In our new apartment in Málaga, our landlord obviously doesn’t like to spend a lot of money. Our poor bed is deprived of the normal body pillow and instead has two of the scrappiest little excuses for pillows I’ve ever seen, and the sheet sets have two small pillowcases. This just won’t do. Luckily, the landlord’s wife had so kindly sewn the two cases together to create the more traditional long one. All we have to do is insert the two small balls of fluff, and viola! We have the typical pillow of Spain- one lovely long tube across the entire bed- but not really.
This American needs her two fluffy pillows, which in Spain means buying your own and carting them with you every time you move.

This is so worth the suitcase space.

Saturday, September 8, 2012

Technical difficulties

There´s a minor prerequisite to maintaining a blog- having internet.

The Spaniard and I moved in to the new apartment (which we love, by the way) over two weeks ago. Shortly after we evaluated options for internet, chose a company, and called to contract them. And then the waiting game began.

A week later, we´ve received a call from Telefónica saying they would come that afternoon to install the phone line. Then they called saying that because our building is so old they needed some other part they didn´t have. We´ll call you back. Famous last words.

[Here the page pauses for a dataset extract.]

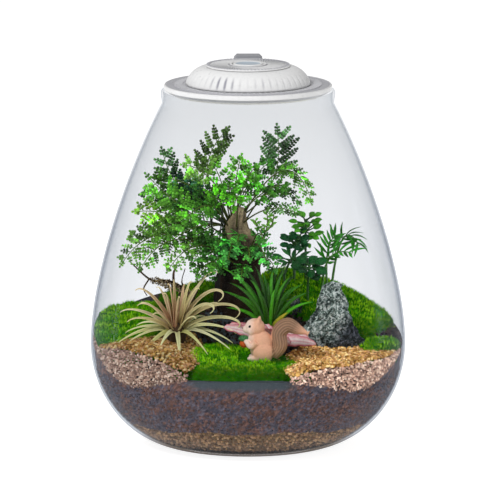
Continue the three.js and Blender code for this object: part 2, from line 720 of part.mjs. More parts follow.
// Air plant: a rosette of keeled leaves that curl outwards from a bulb.
const AIR_PLANT = { x: -43, y: -32, z: 65, heart: 12, leaves: 20, length: 41, width: 5 };
const airPlantBulb = (grow = 0) =>
  ball(AIR_PLANT.x, AIR_PLANT.y, AIR_PLANT.z + 7, 6 + grow, 6 + grow, 8 + grow);
function airPlant() {
  const { x, y, z, heart, leaves, length, width } = AIR_PLANT;
  const next = seeded(7);
  const leaf = (i) => {
    const t = i / (leaves - 1);
    const bearing = i * GOLDEN_ANGLE;
    const back = max(sin(bearing), 0);
    const outward = max(-cos(bearing - 0.6), 0);
    const reach = length * (0.8 + 0.25 * next()) * (1 - 0.3 * back - 0.18 * outward);
    return rosetteLeaf({
      root: v3(x + 2.5 * t * cos(bearing), y + 2.5 * t * sin(bearing), z + heart - 2.5 * t),
      bearing,
      rise: rad(lerp(82, -2, t ** 0.8) + 24 * back * t),
      reach,
      arch: reach * 0.12,
      fall: reach * (0.06 + 0.12 * next()),
      width,
      keel: 1.5,
      steps: 3,
    });
  };
  return join([airPlantBulb(), ...Array.from({ length: leaves }, (_, i) => leaf(i))]);
}

// Grass tuft: dark straps that fan up and out of one root.
const GRASS = { x: 12, y: -18, blades: 11, length: 44, width: 4.4 };
function grassTuft() {
  const { x, y, blades, length, width } = GRASS;
  const next = seeded(21);
  const low = v3(...rooted([x, y]));
  const high = low.clone().setZ(low.z + ROOT + 6.5);
  const blade = (i) => {
    const t = (i + 1) / blades;
    const spread = (i % 2 ? 1 : -1) * t;
    const tilt = rad(90 - 48 * abs(spread));
    return rosetteLeaf({
      root: v3(x + 2.6 * spread, y + 1.3 * (next() - 0.5), high.z - 2.5),
      bearing: (spread > 0 ? 0 : PI) + 0.5 * (next() - 0.5),
      rise: tilt,
      reach: length * (0.75 + 0.3 * next()),
      arch: 2,
      fall: 5 * t,
      width,
      keel: 1.2,
      steps: 3,
      face: v3(0, -1, 0.25),
    });
  };
  return join([tube([low, high], [2.4, 2.4], 8), ...Array.from({ length: blades }, (_, i) => blade(i))]);
}

// Earth star: a low rosette of pink, wave-edged leaves on a short stem.
const EARTH_STAR = { x: 13, y: -33.5, heart: 9, leaves: 8, length: 28, width: 8 };
function earthStar() {
  const { x, y, heart, leaves, length, width } = EARTH_STAR;
  const low = v3(...rooted([x, y]));
  const middle = low.clone().setZ(low.z + ROOT + heart);
  const leaf = (i) => {
    const turn = (2 * PI * (i + 0.5)) / leaves;
    const out = v3(cos(turn), sin(turn), 0);
    const side = v3(-sin(turn), cos(turn), 0);
    const reach = length * (0.28 + 0.72 * cos(turn) ** 2);
    const lift = cos(turn) < 0 ? 10 : 5;
    const from = middle.clone().setZ(middle.z - 0.6 - 1.4 * (i % 2)).addScaledVector(out, 1);
    const height = (t) => lift * t - 5 * t * t;
    const at = (t, wave) =>
      from.clone().addScaledVector(out, reach * t).addScaledVector(UP, height(t) + wave);
    const shape = [
      { t: 0, w: 0.25, wave: 0 },
      { t: 0.25, w: 0.85, wave: 0.7 },
      { t: 0.5, w: 0.8, wave: -0.7 },
      { t: 0.72, w: 0.8, wave: 0.6 },
    ];
    const points = [];
    const faces = [];
    for (const { t, w, wave } of shape) {
      const half = side.clone().multiplyScalar((w * width) / 2);
      points.push(at(t, wave).sub(half), at(t, wave).add(half));
      const a = points.length - 2;
      if (a) faces.push(a - 2, a, a + 1, a - 2, a + 1, a - 1);
    }
    const tip = points.push(at(1, 0)) - 1;
    faces.push(tip - 2, tip, tip - 1);
    return thicken(points, faces);
  };
  const stalk = tube([low, middle], [1.8, 2.2], 8);
  return join([stalk, ...Array.from({ length: leaves }, (_, i) => leaf(i))]);
}

// ---- Squirrel figurine, in its own frame: facing -X, its flat foot at z = 0 ----
const SQUIRREL = { x: 5, y: -53, z: 60.4, turn: -6, seat: { x: 34, y: 17, middle: 6 } };
function squirrelBody() {
  const paws = (sign) => [
    tube(
      curve(
        [
          [-1.5, sign * 5, 11],
          [-5, sign * 5, 8.8],
          [-7.4, sign * 2.6, 11.6],
        ],
        2,
      ),
      [2.4, 2.1, 1.4],
      6,
    ),
    ball(-4, sign * 4.2, 1.6, 5.2, 2, 1.8, 6),
    ball(2, sign * 3.8, 5.2, 6.2, 3.8, 6, 6),
    tube([v3(-1.6, sign * 2.8, 22), v3(-0.6, sign * 3.7, 27)], [2.4, 0.6], 5),
  ];
  const tail = curve(
    [
      [8, 0, 2.6],
      [12.4, 0, 9],
      [11, 0, 18],
      [17, 0, 23.5],
      [24, 0, 20.5],
      [31, 0, 17.5],
    ],
    8,
  );
  const whole = join([
    ball(0.6, 0, 9, 7.2, 6, 9.2, 8),
    ball(-3, 0, 20, 6, 5.2, 5.4, 8),
    ball(-7.8, 0, 18.8, 2.8, 2.5, 2.4, 6),
    ...paws(1),
    ...paws(-1),
    tube(tail, [3, 4, 4.6, 4.8, 4.9, 4.8, 4, 2.4, 0.5], 7, v3(0, 1, 0)),
  ]);
  return cut(whole, [box(80, 40, 20, 10, 0, -10)]);
}

// The acorn in its paws: an orange nut below a green cap, both flat where the paws hold them.
const ACORN = { x: -11.4, z: 10.6, back: -9.2 };
function acornHalf(radius, height, from, to) {
  const whole = ball(ACORN.x, 0, ACORN.z, radius, radius, height, 8);
  const depth = 10;
  return whole.intersect(box(depth, depth, to - from, ACORN.back - depth / 2, 0, ACORN.z + (from + to) / 2));
}

// ---- Assembly ----
const LOOKS = {
  glass: { color: "#dfe8ea", roughness: 0.04, transparent: true, opacity: 0.3 },
  lidWhite: { color: "#ececec", roughness: 0.35 },
  lidGrey: { color: "#8d9094", roughness: 0.5 },
  lamp: { color: "#f7f5ee", roughness: 0.6 },
  board: { color: "#3f7a4a", roughness: 0.5 },
  drainage: { color: "#8a7150", roughness: 0.95 },
  soil: { color: "#4a403d", roughness: 1 },
  gravel: { color: "#b58f6c", roughness: 0.95 },
  moss: { color: "#5d9a10", roughness: 1 },
  stone: { color: "#5f6a70", roughness: 0.85 },
  wood: { color: "#4d3d30", roughness: 0.9 },
  fern: { color: "#3f8a22", roughness: 0.6 },
  brightFern: { color: "#57b83a", roughness: 0.6 },
  darkLeaf: { color: "#1f6a2a", roughness: 0.5 },
  grass: { color: "#2c7a26", roughness: 0.5 },
  airPlant: { color: "#c0b17e", roughness: 0.8 },
  earthStar: { color: "#d98a92", roughness: 0.6 },
  resin: { color: "#d9a684", roughness: 0.55 },
  nut: { color: "#c8531f", roughness: 0.5 },
  cap: { color: "#4f8a52", roughness: 0.6 },
};
const materialOf = (look) => new THREE.MeshStandardMaterial({ metalness: 0, ...look });
const materials = Object.fromEntries(
  Object.entries(LOOKS).map(([name, look]) => [name, materialOf(look)]),
);

function add(group, name, body, material) {
  const mesh = new THREE.Mesh(geometryOf(body), materials[material]);
  mesh.name = name;
  group.add(mesh);
}

const terrarium = new THREE.Group();
add(terrarium, "glass_vessel", vessel(), "glass");

const lid = new THREE.Group();
lid.position.z = VESSEL.height;
add(lid, "lid_flange", lidFlange(), "lidWhite");
add(lid, "lid_dome", lidDome(), "lidWhite");
add(lid, "lid_top_plate", lidTopPlate(), "lidWhite");
add(lid, "lid_button", lidButton(), "lidGrey");
add(lid, "lid_socket", lidSocket(), "lidGrey");
add(lid, "lid_lamp_board", lidBoard(), "board");
add(lid, "lid_diffuser", lidDiffuser(), "lamp");
terrarium.add(lid);

// What stands in the ground is cut out of it with a clearance, so that nothing overlaps.
const hole = ([x, y], r) => {
  const foot = slopeHeight(x, y) - ROOT - GAP;
  return disc((r + GAP) / cos(PI / 6), foot, foot + 40, 6).translate(x, y, 0);
};
const buried = [
  ...Object.values(STONES).map((spec) => stone(spec, GAP)),
  driftwood(GAP),
  twig(GAP),
  airPlantBulb(GAP),
  hole([GRASS.x, GRASS.y], 2.4),
  hole([EARTH_STAR.x, EARTH_STAR.y], 2.2),
  ...Object.values(UMBRELLA_STEMS).map(({ root }) => hole(root, STALK)),
  ...Object.values(PALM_FRONDS).map(({ root }) => hole(root, STEM)),
];

const SOIL_RINGS = { steps: [0.28, 0.55, 0.8], sides: 24 };
const ripple = (x, y) => DRAINAGE_TOP - 0.4 + 0.4 * sin(0.2 * x) * cos(0.23 * y);
const soilBottom = () => DRAINAGE_TOP + GAP;
const drainage = layer(() => VESSEL.floor + GAP, ripple, { steps: [0.4, 0.75], sides: 24 });
add(terrarium, "drainage_gravel", drainage, "drainage");
add(terrarium, "soil", cut(layer(soilBottom, soilHeight, SOIL_RINGS), buried), "soil");

const inside = interior(GAP);
const aboveSoil = layer(soilBottom, soilHeight, { ...SOIL_RINGS, flare: 4 }).translate(0, 0, GAP);
const laid = [];
function lay(name, body, material, extra = []) {
  const trimmed = cut(body.intersect(inside), [aboveSoil, ...buried, ...laid, ...extra]);
  add(terrarium, name, largest(trimmed), material);
}
for (const [name, spec] of Object.entries(CUSHIONS)) {
  const { x, y, z, seat } = SQUIRREL;
  const pressed = box(seat.x, seat.y, 20, x + seat.middle, y, z - GAP + 10);
  lay(name, cushion(spec), "moss", name === "moss_front" ? [pressed] : []);
  laid.push(cushion(spec, GAP));
}
for (const [name, spec] of Object.entries(GRAVEL_BANDS)) lay(name, gravelBand(spec), "gravel");

for (const [name, spec] of Object.entries(STONES)) add(terrarium, name, stone(spec), "stone");
const growOnWood = [...Object.values(FERN_FRONDS), ...Object.values(APRON_FRONDS), SPRIG];
add(terrarium, "driftwood", cut(driftwood(), growOnWood.map(socket)), "wood");
add(terrarium, "twig", twig(), "wood");

for (const [name, spec] of Object.entries(FERN_FRONDS)) add(terrarium, `fern_${name}`, frond(spec), "fern");
for (const [name, spec] of Object.entries(APRON_FRONDS)) {
  add(terrarium, `fern_${name}`, frond(spec), "brightFern");
}
for (const [name, spec] of Object.entries(PALM_FRONDS)) add(terrarium, name, frond(spec), "darkLeaf");
Object.entries(UMBRELLA_STEMS).forEach(([name, spec], i) => {
  add(terrarium, name, umbrella(spec, 30 + i), "darkLeaf");
});
add(terrarium, "sprig", sprig(), "brightFern");
add(terrarium, "air_plant", airPlant(), "airPlant");
add(terrarium, "grass_tuft", grassTuft(), "grass");
add(terrarium, "earth_star", earthStar(), "earthStar");

const squirrel = new THREE.Group();
squirrel.position.set(SQUIRREL.x, SQUIRREL.y, SQUIRREL.z);
squirrel.rotation.z = rad(SQUIRREL.turn);
add(squirrel, "squirrel", squirrelBody(), "resin");
add(squirrel, "acorn_nut", acornHalf(3, 4, -4, -0.5), "nut");
add(squirrel, "acorn_cap", acornHalf(3.5, 3.4, -0.2, 3.4), "cap");
terrarium.add(squirrel);

export default terrarium;
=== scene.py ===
"""Looks of the glass plant terrarium: a teardrop glass vessel under a lamp lid, with layered
gravel and soil, moss, stones, driftwood, ferns and other small plants, and a resin squirrel.
Shapes are worked out in millimetres and become metres when a piece is made. The front is -Y."""

import random
from math import atan2, ceil, cos, exp, hypot, pi, radians, sin, sqrt

import bmesh
import bpy
from mathutils import Euler, Matrix, Vector, noise


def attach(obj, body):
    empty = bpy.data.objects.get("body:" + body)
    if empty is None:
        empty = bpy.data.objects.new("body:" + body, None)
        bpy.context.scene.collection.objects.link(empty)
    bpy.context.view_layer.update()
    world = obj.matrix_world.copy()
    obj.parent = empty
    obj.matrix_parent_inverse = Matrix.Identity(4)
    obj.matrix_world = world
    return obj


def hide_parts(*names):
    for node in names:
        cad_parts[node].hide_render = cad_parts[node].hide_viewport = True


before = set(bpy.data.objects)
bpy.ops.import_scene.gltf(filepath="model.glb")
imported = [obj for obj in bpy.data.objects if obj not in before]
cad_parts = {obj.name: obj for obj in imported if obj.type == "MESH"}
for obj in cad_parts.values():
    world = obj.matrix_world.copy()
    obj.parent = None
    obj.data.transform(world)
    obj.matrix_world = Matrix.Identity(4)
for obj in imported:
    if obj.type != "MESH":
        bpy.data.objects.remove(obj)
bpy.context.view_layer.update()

MM = 0.001
TAU = 2 * pi
UP = Vector((0, 0, 1))
GOLDEN_ANGLE = 2.4  # radians from one leaf to the next around a stem


# ---- Numbers and colours ----
def clamped(value):
    """A value held between 0 and 1."""
    return min(max(value, 0), 1)


def blended(values, share):
    """The value at a share of the way along a list of evenly spaced values."""
    at = share * (len(values) - 1)
    k = min(int(at), len(values) - 2)
    return values[k] + (values[k + 1] - values[k]) * (at - k)


def polar(radius, turn, z=0):
    """The point at a radius and a bearing about the vertical axis."""
    return Vector((radius * cos(turn), radius * sin(turn), z))


def circle(radius, z, sides):
    """Points evenly spaced around the vertical axis."""
    return [polar(radius, TAU * j / sides, z) for j in range(sides)]


def srgb(code):
    """A hex colour as linear red, green and blue."""
    parts = [int(code[i : i + 2], 16) / 255 for i in (1, 3, 5)]
    return tuple(c / 12.92 if c <= 0.04045 else ((c + 0.055) / 1.055) ** 2.4 for c in parts)


def mixed(a, b, t):
    """The colour that lies the share t of the way from a to b."""
    return tuple(x + (y - x) * t for x, y in zip(a, b))


def scaled(colour, factor):
    return tuple(c * factor for c in colour)


def palette(*codes):
    return [srgb(code) for code in codes]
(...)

A week later, we called. Where the hell is our internet? Umm, we´ll check in to your case and call you back. Ugh.

In the mean time, I´ve had a ton of blog ideas, I´ve missed all the speeches from both the Republican and Democratic National Conventions, and I have friends with outstanding Skype dates from at least four months ago.

I´ll be back, I promise, when my source of internet is something other than the 3G on my Kindle.